The goal of this seminar is to offer history faculty members an
opportunity to study with and to exchange ideas with one of the most
renowned scholars of slavery in the world, David Brion Davis, Sterling
Professor Emeritus at Yale and director of the Gilder Lehrman Center
for the Study of Slavery, Resistance, and Abolition. Winner of the
Pulitzer Prize for Nonfiction, the National Book Award for History and
Biography, the Bancroft Prize, and numerous others, Professor Davis has
just published In the Image of God: Religion, Moral Values, and Our
Heritage of Slavery (Yale University Press).
Professor Davis's seminar will include lectures and discussion groups,
a guest lecture on slavery in the Caribbean by Professor Orlando
Patterson (John Cowles Professor of Sociology at Harvard University),
and visits to scholarly archives at the New York Historical Society and
the Gilder Lehrman Collection, on deposit at the Morgan Library in New
York City. Participants will also have a chance to visit "history high
schools" in New York, special high schools where American history is
part of the curriculum each day for four years.

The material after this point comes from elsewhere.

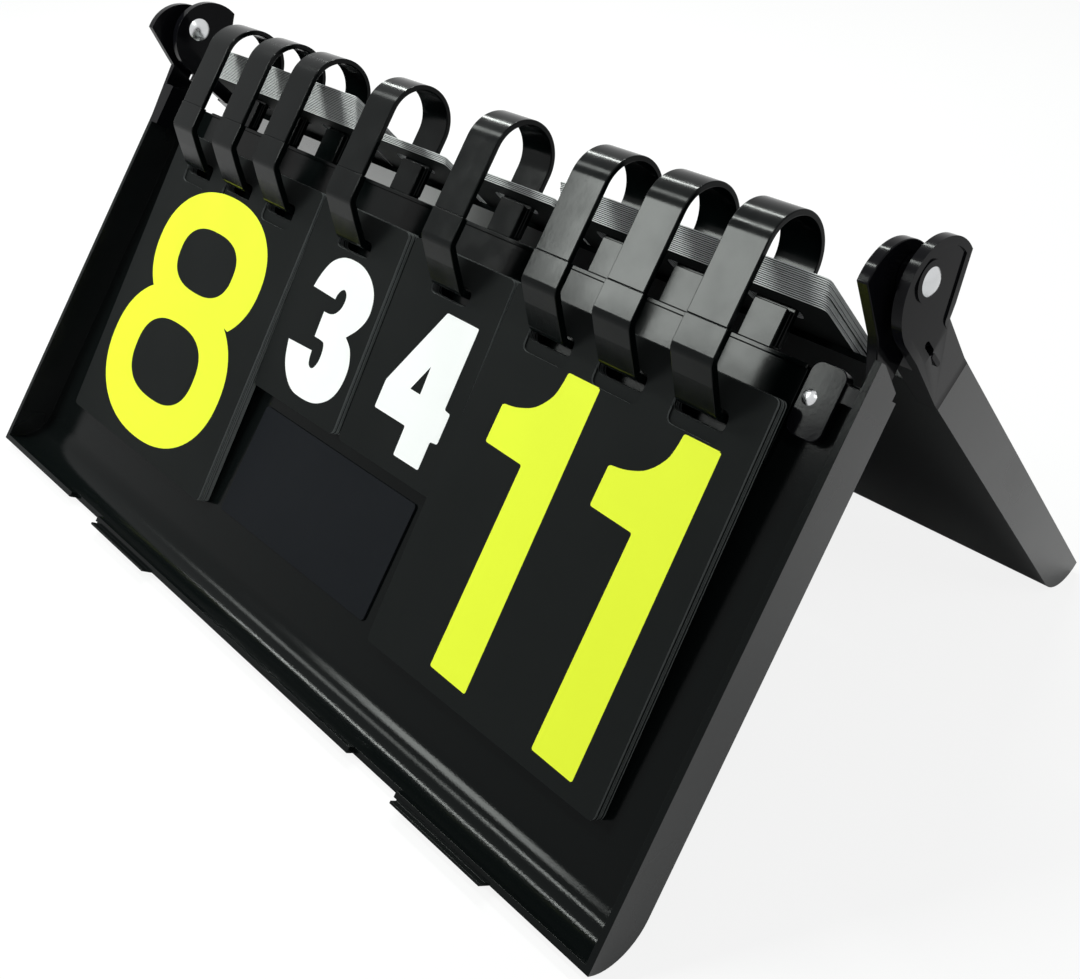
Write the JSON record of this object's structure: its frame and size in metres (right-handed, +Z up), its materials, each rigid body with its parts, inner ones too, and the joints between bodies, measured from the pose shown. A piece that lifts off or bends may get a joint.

The seminar will examine the major scholarly works and turning points
in the debates over slavery from the time of Ulrich B. Phillips to Eric
Williams, Kenneth Stampp, Stanley Elkins, Robert Fogel and Stanley
Engerman, Eugene Genovese, David Brion Davis, Robin Blackburn, and on
to Ira Berlin and David Eltis. Professor Davis will prepare a reader
for seminar participants consisting of brief selections from some of
these classic books on slavery.
For the first six decades of the 20th century, racial slavery was
regarded as a footnote in American history, a minor branch of the
"history of the South." This was largely the result of the failure of
Reconstruction following the Civil War, as well as the fact that Jim
Crow segregation and Southern white supremacy became the terrible price
the nation paid for sectional reunion and reconciliation.
The last forty-odd years have changed all that. From the time of the
first stirrings of the Civil Rights Movement, historians and economists
have written thousands of books and articles that reexamine and
illuminate the absolutely central place of the Atlantic slave trade and
plantation slavery in the history of the entire New World. They have
also rediscovered the radical, biracial, and transatlantic character of
antislavery movements. Even the public at large has evidenced a
remarkable upsurge of interest in these subjects, especially in the
1970s and from the early 1990s to the present.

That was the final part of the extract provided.